§ **Requirements**: Your task is to reproduce word for word the lines running from the line containing "REAR_END + SCREW_REACH)" to the line containing "for node in", inclusive. Nothing else belongs in the answer.

§ **Material for this task**:

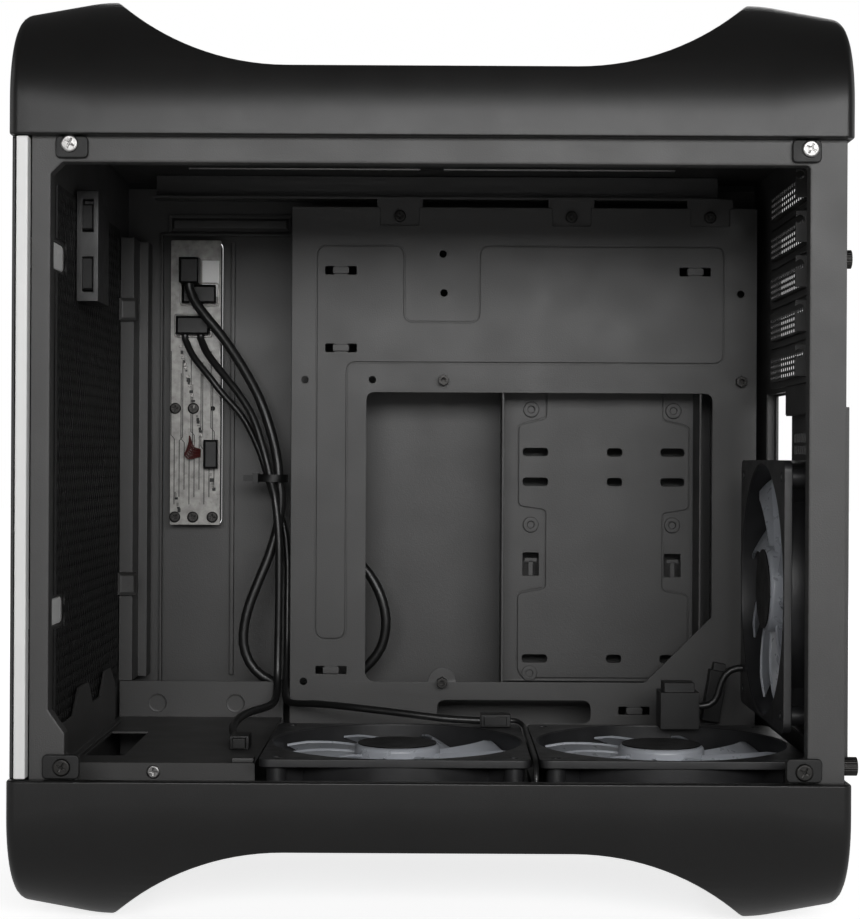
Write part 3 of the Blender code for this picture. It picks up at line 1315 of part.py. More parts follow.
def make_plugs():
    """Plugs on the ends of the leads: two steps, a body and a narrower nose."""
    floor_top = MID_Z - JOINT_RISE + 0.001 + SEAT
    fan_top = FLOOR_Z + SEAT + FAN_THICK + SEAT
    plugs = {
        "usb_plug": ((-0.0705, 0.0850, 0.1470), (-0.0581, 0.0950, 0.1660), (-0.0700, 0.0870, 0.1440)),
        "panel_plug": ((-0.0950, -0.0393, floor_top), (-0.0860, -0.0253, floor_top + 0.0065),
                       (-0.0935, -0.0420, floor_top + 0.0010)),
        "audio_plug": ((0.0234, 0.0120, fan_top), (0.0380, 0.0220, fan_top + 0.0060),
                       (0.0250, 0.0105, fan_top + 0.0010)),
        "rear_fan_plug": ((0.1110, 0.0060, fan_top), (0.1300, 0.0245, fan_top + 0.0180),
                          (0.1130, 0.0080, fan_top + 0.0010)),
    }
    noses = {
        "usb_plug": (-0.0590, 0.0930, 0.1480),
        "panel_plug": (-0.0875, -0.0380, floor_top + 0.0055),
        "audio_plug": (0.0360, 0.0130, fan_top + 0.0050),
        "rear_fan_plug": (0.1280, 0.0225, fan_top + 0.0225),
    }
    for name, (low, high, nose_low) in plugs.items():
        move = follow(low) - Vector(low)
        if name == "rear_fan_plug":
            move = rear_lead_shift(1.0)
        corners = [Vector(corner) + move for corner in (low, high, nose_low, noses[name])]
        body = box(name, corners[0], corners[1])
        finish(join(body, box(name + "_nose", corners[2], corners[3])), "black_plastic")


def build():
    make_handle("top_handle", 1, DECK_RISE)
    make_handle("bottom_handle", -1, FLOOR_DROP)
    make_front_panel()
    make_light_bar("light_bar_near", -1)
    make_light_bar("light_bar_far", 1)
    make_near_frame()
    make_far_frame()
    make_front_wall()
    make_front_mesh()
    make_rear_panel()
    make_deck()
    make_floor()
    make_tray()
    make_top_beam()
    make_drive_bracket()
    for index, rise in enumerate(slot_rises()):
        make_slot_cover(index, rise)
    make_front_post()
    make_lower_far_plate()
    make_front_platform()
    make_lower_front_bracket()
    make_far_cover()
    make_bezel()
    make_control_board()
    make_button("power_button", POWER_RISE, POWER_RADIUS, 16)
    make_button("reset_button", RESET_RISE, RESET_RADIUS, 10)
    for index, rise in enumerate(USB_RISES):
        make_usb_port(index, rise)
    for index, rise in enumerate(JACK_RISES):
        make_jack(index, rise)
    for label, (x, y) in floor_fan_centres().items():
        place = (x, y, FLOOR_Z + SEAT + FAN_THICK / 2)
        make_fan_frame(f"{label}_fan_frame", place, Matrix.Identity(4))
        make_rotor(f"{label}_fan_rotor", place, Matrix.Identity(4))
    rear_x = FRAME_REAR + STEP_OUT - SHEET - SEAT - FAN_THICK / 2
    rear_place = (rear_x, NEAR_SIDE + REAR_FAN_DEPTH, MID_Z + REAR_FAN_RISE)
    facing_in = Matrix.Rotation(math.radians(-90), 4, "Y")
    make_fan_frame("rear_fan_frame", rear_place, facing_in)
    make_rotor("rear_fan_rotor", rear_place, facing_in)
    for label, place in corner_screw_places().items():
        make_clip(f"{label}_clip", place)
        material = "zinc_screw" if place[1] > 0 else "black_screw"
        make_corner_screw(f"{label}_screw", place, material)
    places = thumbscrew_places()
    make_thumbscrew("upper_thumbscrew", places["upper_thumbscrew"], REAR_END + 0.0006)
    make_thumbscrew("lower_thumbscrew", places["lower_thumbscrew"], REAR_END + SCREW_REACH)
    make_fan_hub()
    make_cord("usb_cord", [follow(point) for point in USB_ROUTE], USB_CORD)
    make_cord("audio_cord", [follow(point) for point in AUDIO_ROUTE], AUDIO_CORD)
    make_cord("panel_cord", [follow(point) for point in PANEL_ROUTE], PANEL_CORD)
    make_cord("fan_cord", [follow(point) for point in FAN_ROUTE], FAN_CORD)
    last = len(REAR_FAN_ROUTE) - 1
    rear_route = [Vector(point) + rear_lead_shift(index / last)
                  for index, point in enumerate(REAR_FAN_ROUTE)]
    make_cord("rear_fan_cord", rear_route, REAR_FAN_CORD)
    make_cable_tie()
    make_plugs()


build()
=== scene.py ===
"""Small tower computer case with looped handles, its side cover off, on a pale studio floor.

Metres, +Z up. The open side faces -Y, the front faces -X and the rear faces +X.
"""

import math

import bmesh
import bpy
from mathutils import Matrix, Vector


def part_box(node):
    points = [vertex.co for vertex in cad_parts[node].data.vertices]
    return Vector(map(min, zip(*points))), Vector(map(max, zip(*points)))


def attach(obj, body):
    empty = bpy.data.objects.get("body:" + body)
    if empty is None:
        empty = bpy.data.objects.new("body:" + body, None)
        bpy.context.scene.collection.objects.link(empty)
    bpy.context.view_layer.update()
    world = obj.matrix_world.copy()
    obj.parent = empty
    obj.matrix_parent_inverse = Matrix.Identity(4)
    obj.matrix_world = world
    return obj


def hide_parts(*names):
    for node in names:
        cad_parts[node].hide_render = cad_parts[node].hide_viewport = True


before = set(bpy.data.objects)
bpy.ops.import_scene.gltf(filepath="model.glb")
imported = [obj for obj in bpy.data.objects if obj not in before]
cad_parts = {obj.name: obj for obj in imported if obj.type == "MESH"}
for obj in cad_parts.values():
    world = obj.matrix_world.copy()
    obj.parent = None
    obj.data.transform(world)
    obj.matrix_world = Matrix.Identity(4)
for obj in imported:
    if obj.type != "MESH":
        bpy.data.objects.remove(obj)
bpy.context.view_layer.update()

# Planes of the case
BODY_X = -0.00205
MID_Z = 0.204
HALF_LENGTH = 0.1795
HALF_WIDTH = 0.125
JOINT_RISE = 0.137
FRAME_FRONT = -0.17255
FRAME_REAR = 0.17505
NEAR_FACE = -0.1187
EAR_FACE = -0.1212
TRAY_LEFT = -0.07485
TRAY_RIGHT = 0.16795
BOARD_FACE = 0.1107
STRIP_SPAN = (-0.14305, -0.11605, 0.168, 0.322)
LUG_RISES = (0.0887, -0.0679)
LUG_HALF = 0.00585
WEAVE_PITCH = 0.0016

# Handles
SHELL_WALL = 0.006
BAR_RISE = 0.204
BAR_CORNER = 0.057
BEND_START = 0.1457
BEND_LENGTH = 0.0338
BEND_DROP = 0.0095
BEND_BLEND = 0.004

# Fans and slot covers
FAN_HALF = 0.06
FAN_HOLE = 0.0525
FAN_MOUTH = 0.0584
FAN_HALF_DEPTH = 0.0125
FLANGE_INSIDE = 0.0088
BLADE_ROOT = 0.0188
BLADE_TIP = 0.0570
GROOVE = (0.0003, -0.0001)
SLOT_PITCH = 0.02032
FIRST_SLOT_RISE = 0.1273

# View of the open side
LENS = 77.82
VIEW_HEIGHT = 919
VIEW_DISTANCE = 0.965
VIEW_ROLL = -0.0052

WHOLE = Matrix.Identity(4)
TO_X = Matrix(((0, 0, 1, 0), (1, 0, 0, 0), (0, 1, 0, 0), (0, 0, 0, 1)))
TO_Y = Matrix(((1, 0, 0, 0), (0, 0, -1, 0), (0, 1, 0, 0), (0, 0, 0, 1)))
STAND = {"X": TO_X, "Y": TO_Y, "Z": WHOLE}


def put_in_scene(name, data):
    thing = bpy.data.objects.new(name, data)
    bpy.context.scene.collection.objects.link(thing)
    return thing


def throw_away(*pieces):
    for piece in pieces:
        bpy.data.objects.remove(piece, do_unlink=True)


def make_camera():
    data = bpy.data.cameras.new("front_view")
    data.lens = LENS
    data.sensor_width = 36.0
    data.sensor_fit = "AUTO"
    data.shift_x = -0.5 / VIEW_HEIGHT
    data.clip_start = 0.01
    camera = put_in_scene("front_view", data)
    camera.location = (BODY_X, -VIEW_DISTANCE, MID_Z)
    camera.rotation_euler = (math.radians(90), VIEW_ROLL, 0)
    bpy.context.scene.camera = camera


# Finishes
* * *
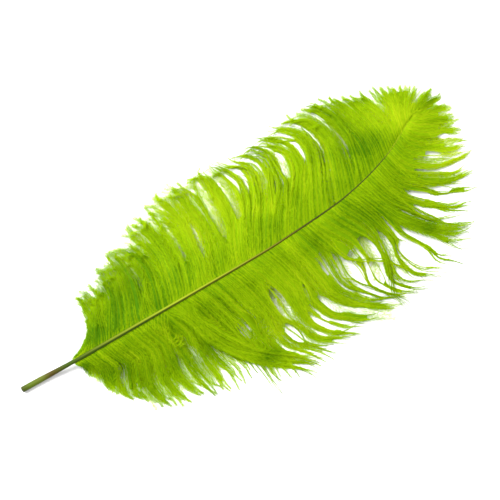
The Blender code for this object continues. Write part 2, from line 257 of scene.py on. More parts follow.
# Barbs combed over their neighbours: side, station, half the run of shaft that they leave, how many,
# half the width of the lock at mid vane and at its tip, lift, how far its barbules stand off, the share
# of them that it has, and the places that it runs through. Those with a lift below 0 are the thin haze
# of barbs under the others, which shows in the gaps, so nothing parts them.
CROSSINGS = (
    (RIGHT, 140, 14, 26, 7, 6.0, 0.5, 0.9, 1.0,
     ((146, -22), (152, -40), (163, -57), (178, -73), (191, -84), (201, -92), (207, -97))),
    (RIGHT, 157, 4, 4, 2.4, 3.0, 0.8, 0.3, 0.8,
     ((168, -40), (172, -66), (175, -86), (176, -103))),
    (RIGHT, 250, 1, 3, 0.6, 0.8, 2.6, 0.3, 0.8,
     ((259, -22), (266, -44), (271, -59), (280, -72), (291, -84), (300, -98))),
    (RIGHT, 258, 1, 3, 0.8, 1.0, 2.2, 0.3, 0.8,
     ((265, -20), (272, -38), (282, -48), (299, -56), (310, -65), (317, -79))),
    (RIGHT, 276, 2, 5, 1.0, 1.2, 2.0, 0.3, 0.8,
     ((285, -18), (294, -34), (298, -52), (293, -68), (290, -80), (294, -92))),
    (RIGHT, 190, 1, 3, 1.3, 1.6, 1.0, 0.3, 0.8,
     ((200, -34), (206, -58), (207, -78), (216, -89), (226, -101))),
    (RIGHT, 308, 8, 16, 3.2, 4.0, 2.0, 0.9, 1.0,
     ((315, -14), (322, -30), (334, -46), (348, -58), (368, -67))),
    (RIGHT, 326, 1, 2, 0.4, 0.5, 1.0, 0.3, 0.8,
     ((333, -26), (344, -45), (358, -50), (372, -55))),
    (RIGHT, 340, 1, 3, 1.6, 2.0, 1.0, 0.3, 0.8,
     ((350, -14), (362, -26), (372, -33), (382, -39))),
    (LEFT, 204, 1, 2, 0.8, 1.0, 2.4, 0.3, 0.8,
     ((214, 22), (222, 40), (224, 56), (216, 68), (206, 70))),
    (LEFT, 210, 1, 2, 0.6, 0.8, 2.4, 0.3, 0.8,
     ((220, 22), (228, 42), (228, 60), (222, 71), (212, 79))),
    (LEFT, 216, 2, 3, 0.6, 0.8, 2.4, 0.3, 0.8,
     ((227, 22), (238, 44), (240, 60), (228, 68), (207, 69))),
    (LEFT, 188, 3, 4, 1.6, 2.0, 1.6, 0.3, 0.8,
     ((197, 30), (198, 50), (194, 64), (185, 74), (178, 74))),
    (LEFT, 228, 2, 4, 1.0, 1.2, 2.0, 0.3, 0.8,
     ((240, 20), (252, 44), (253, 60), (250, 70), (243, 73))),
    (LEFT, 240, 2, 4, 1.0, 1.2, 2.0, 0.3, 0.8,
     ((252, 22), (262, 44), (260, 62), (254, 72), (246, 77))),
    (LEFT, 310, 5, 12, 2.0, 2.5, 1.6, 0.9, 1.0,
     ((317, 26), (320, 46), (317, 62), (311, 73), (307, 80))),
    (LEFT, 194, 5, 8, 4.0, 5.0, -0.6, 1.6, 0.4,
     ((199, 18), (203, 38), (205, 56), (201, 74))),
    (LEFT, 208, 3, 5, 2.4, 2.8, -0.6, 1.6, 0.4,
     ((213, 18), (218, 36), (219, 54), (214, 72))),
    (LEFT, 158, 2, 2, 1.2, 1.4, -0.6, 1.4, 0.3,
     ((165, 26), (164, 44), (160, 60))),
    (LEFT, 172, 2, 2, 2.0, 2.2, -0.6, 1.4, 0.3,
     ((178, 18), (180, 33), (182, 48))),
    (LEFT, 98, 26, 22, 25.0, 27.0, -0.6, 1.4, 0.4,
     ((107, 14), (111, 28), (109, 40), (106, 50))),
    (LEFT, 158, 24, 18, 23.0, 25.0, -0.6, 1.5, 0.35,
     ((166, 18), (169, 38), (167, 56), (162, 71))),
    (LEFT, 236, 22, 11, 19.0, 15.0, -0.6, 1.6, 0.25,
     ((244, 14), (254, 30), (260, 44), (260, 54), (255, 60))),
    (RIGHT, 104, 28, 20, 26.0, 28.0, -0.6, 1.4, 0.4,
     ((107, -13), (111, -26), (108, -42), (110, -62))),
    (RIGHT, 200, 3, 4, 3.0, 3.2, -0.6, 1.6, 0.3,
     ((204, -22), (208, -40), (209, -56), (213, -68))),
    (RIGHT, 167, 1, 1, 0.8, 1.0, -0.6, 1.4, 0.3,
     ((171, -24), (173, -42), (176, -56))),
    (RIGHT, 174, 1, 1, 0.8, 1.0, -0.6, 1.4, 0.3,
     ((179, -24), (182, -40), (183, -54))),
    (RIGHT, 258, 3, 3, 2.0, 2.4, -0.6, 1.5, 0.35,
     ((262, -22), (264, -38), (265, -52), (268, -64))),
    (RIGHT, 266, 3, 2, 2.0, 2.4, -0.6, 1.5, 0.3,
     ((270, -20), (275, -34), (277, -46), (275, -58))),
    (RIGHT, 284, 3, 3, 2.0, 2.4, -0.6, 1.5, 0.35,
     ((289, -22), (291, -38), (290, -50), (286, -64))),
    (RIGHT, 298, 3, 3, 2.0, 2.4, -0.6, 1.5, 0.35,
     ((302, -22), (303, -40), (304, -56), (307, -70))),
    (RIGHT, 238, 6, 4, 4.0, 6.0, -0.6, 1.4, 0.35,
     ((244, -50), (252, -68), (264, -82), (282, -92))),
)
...
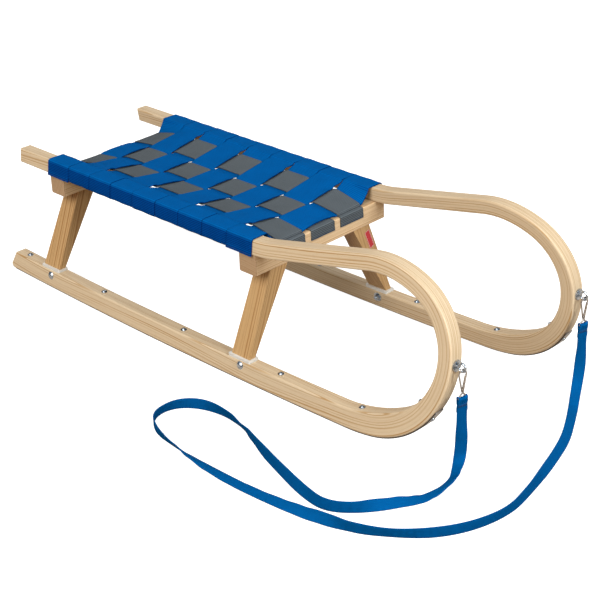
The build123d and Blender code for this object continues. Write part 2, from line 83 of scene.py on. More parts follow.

§ **Solution below**:
    make_thumbscrew("lower_thumbscrew", places["lower_thumbscrew"], REAR_END + SCREW_REACH)
    make_fan_hub()
    make_cord("usb_cord", [follow(point) for point in USB_ROUTE], USB_CORD)
    make_cord("audio_cord", [follow(point) for point in AUDIO_ROUTE], AUDIO_CORD)
    make_cord("panel_cord", [follow(point) for point in PANEL_ROUTE], PANEL_CORD)
    make_cord("fan_cord", [follow(point) for point in FAN_ROUTE], FAN_CORD)
    last = len(REAR_FAN_ROUTE) - 1
    rear_route = [Vector(point) + rear_lead_shift(index / last)
                  for index, point in enumerate(REAR_FAN_ROUTE)]
    make_cord("rear_fan_cord", rear_route, REAR_FAN_CORD)
    make_cable_tie()
    make_plugs()


build()
=== scene.py ===
"""Small tower computer case with looped handles, its side cover off, on a pale studio floor.

Metres, +Z up. The open side faces -Y, the front faces -X and the rear faces +X.
"""

import math

import bmesh
import bpy
from mathutils import Matrix, Vector


def part_box(node):
    points = [vertex.co for vertex in cad_parts[node].data.vertices]
    return Vector(map(min, zip(*points))), Vector(map(max, zip(*points)))


def attach(obj, body):
    empty = bpy.data.objects.get("body:" + body)
    if empty is None:
        empty = bpy.data.objects.new("body:" + body, None)
        bpy.context.scene.collection.objects.link(empty)
    bpy.context.view_layer.update()
    world = obj.matrix_world.copy()
    obj.parent = empty
    obj.matrix_parent_inverse = Matrix.Identity(4)
    obj.matrix_world = world
    return obj


def hide_parts(*names):
    for node in names:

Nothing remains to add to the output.